Abstract

We came in by bullets and will not be removed by votes. Fidel Velazquez (PRI labor head from 1949 until 1997) (cited in del Collado 2000, 271) It was the best case scenario from the National Action Party's (PAN) hypothetical concertacesion playbook. The sitting Party of the Institutional Revolution (PRI) president congratulates the PAN challenger on the very night of the election, preempting any need to press their postelectoral case through the courts or in the streets.

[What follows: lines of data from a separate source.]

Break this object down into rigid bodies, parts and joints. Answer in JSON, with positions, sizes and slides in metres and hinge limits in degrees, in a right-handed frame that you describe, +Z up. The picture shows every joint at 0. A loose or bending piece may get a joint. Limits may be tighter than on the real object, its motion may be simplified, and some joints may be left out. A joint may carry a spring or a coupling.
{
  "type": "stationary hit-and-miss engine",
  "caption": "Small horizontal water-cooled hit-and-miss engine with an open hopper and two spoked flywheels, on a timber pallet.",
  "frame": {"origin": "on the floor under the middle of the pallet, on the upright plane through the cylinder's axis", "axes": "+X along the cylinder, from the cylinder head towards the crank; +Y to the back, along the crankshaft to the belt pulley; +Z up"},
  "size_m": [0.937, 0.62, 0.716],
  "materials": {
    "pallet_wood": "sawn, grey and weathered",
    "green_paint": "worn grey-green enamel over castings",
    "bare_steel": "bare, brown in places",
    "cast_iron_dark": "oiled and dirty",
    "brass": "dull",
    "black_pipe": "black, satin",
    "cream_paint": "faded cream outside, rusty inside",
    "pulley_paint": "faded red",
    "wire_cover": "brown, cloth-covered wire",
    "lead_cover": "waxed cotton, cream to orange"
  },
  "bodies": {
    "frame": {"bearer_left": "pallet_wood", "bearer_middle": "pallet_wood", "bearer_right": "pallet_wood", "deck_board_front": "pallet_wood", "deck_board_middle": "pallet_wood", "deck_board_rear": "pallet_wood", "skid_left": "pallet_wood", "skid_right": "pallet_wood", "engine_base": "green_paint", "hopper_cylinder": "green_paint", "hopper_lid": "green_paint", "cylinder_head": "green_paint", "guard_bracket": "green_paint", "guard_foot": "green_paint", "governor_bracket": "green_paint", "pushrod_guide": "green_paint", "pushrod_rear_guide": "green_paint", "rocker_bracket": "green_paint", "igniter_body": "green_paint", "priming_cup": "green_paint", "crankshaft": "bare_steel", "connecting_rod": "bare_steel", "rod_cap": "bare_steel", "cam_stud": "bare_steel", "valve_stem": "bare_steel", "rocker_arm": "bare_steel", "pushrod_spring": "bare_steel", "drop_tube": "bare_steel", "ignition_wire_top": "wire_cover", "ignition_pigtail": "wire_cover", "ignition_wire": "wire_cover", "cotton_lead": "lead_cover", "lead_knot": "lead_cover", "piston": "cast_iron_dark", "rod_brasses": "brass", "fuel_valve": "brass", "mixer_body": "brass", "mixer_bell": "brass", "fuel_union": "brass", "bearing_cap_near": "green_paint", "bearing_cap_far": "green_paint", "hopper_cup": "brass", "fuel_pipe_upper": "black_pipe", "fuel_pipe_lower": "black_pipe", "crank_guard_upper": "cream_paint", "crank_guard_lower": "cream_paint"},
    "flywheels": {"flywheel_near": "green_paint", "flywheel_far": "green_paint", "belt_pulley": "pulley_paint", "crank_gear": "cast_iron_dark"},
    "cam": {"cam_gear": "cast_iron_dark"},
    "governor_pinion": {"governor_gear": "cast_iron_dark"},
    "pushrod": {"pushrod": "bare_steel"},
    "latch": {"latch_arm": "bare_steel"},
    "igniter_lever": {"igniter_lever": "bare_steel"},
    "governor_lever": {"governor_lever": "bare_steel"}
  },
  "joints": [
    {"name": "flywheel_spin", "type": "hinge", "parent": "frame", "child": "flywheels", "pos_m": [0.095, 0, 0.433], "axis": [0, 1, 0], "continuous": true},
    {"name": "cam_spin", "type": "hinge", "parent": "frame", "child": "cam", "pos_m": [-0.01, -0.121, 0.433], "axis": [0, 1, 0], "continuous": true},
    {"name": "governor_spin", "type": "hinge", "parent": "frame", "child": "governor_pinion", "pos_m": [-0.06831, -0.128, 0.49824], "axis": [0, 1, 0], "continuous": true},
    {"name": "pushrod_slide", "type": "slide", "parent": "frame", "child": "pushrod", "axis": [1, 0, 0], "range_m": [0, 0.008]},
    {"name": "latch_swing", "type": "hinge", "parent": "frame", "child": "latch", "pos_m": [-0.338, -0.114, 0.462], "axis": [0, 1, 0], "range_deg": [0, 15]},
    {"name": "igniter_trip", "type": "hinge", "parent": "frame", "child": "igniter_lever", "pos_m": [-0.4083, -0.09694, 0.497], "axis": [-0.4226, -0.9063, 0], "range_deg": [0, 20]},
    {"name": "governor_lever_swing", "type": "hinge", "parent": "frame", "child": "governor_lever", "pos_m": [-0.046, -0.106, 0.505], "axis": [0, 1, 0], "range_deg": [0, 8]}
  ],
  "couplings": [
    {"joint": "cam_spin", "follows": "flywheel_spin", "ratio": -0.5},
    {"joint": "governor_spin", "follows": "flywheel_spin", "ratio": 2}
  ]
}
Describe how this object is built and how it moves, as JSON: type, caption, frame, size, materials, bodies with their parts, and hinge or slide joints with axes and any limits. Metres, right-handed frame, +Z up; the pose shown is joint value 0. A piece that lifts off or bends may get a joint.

While Vicente Fox's defense of the vote team and the PAN relished their victory and reveled in the fact that they would not have to engage in their usual three-day postelectoral complaint-filing marathons, the PRIistas were not so pleased with Zedillo's announcement. Rumors circulated in the days after the election that Zedillo had betrayed his party for a place in history as Mexico's great democratizer. And while being a gracious loser may have been part of Zedillo's bid to be the hero of courting democracy in Mexico, it was viewed as disloyal by a party that held power for generations precisely by valuing loyalty as the highest trait. If the PRI bureaucracy's immediate response to Zedillo's recognition of Fox was simmering contempt, it boiled over in the following months in a PRI-on-PRI postelectoral conflict in Mexico State claiming dozens of lives and in protests by outgoing governors in Tabasco and Yucatan against the federal electoral court's unprecedented interventions in state elections.